No issues with the backend use stand out to me. I'll leave the more frontend review to @Krinkle.

aaron claimed this task.

Closing this now, since both front-end and back-end sides have been looked at.

It would be good to keep an eye on https://grafana-rw.wikimedia.org/d/000000559/api-requests-breakdown?orgId=1&refresh=5m&var-metric=p50&var-module=parse

We wonder if the Grafana dashboard mentioned in the description was created. We are collecting data on how teams are monitoring performance, we'd like to know how your team is approaching it.

I'm sorry to report we did not get around to creating the Dashboard, but it sounds like the dashboard Aaron linked to (thank you!) is what we want? That covers request rate and execution time. Right now Realtime Preview is available on all wikis as a Beta feature. Once we graduate it from Beta, I believe the plan is to have it on by default for all users. Certainly when that time comes we will closely monitor the dashboard and take action accordingly. I have added this as a bullet point to our rollout task (T303961) so we don't forget.

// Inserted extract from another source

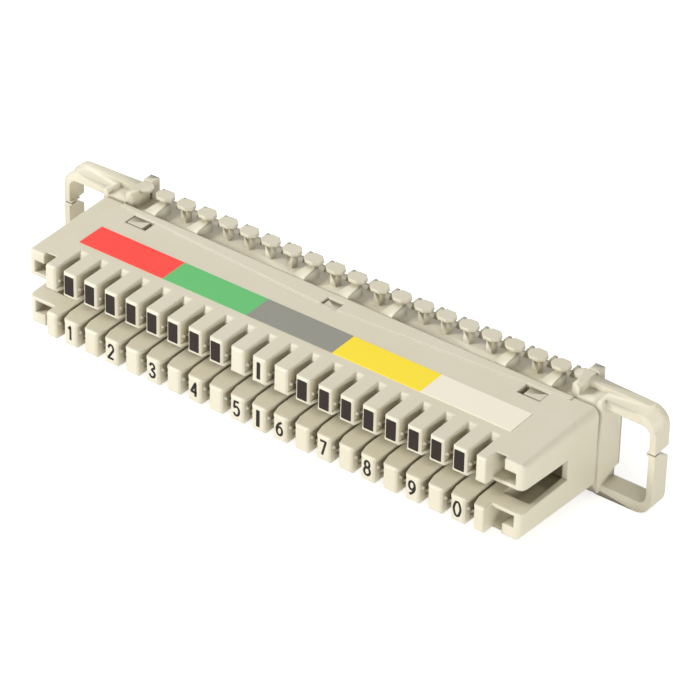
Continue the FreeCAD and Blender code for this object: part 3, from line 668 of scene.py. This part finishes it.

@aaron @Krinkle While we have your attention, may I ask what you might consider as a problematic spike in action=parse API reqesuts/execution times? The request rate will of course go up after we enable it for all users, but I think that by itself is expected and probably okay. I'm guessing it's the execution times that deserve more attention? They shouldn't change much if all goes "well", because Realtime Preview will disable live reloads if action=parse is too slow. Is there anything else in particular we should be mindful of?

Thanks as always!

@MusikAnimal The distribution of parse requests itself wouldn't be a concern per-se, unless we find it affecting other layers of infrastructure (e.g. overall appserver, or DB, or memc).

I'd say the spike might be reason for concern if we can correlate it to a negative shift in latency figures on Grafana: Appserver RED dashboard. Specifically, with cluster=api_appserver method=POST, I would look at the estimated mean and p75 latency (~79ms), and the percentage of reqs within the 100ms threshold (~81%).